Elegante, sábia, feliz e audaz- Fernanda R-Mesquita

         Janeiro de 2021. Nove anos! Muita maturidade para um ser tão novo! — pensou Irene, descansando o corpo, servo da sua teimosia em não delegar esforços. Cruzou o olhar com ela e aconchegou-a junto ao peito, como se de um filho recém-nascido se tratasse. Fechou os olhos e sentiu-a:
            “Audaz! Encantava-a o seu destemor em aventurar-se para tão longe de quem lhe dedicava tamanho amor. Recusava a estagnação e atrevia-se viajante sem fronteiras.
Sentiu o seu sábio espírito inspirado a mergulhar fundo em mãos solitárias, que abriam as entranhas a cirurgias alheias. Completava-se pela fartura sem desperdícios. Tão linda! A edição esmerada de toque macio, em papel couché, toda colorida e capa personalizada, pulsava de orgulho.

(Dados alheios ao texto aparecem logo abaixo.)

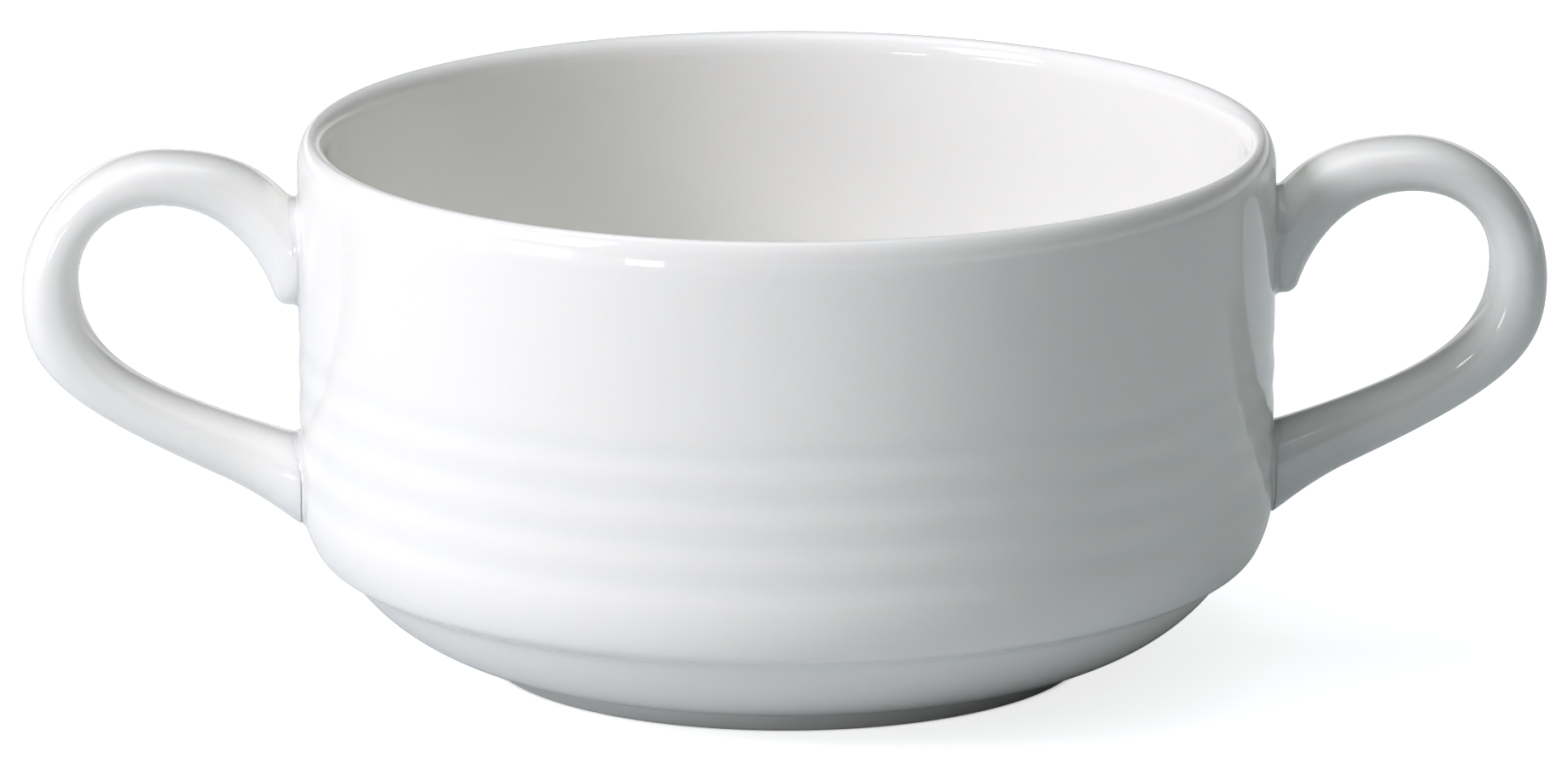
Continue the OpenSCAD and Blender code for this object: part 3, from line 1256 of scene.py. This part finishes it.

Tão grandes os seus tesouros literários quer em prosa ou verso! Quão doce, a sua ambição! Pedia-lhe, desde o seu primeiro minuto de vida, delicadamente, mas firme, para lhe abrir outras portas. A sua consecutiva convicção permitiu-lhe entradas gloriosas em universidades, faculdades, escolas estaduais, municipais e particulares, consultórios médicos, escritórios, feiras do livro, televisão e a realizar magníficos saraus onde, como estrela, empenhava-se em realçar o brilho dos autores, convicta que sem eles, não existiria.
            Quase noite. Irene perpetuou o último abraço ao seu rebento. Ribeirão Preto, cidade ímpar, aconchegando mais de setecentos mil habitantes, deixava-se descansar sob a luz da silenciosa lua, que lhe iluminava o rosto através da janela. Sorriu, enquanto afagava a sua menina. Relembrou que quando ofereceu ao mundo a sua primeira cria, muitos duvidaram da vitória do projeto. Indiferente aos descrentes, dedicou-se à procriação de mais e mais.
            Inspirou, sorriu. Contagiava-a a felicidade da aniversariante. Ambas pressentiam que para além da atual apatia por palavras que coagissem a pensar, existia um mundo farto de pousos disponíveis, abertos aos sentimentos borbulhantes dos que viviam com ânsia de escrever.
            Finalmente ganhou coragem. Empacotou-a e escreveu o endereço do destinatário. Dentro do pacote, a sua criação pulsava; sabia-se tentação acolhedora ao individuo que necessita abrir janelas no seu lar espiritual. Elegantemente viajaria, provocando uma ressurreição literária, quando o leitor se espelhasse com o escritor. Experimentaria o êxtase quando este se concedesse par do autor, numa dança inspirada por acertos e desacertos do coração, refúgios e abismos do espírito.   
             Levantou-se. Achegou-se à janela. Com o olhar delineou a paisagem noturna da cidade, fechou a mão direita como quem segura um copo, elevou-a e brindou:
            — À resistência!
            Debateu-se um pouco com o cansaço. Ajudou-a a réstia de frescura que saiu do pacote, pousado sobre a mesa. Derrotada a fadiga agarrou-se à audácia com que criara a última que partia. A vontade de continuar, ganhou primazia. A imagem do próximo número ampliou-se e vislumbrou-o luzeiro aceso, por inúmeros e lindos lugares, despertando seres à leitura. Ela, continuaria ali, de mangas arregaçadas, vencendo ventos imprevisíveis.

Fernanda R-Mesquita


 

Irene Coimbra de Oliveira Cláudio, foi professora, é   escritora, poeta, produtora e apresentadora do Programa “Ponto & Vírgula” na TVRP/Canal9/Net. Fundadora da Revista Ponto & Vírgula em Ribeirão Preto.  Editora e Promotora de Eventos Literários. Coordenadora das Antologias Ponto & Vírgula.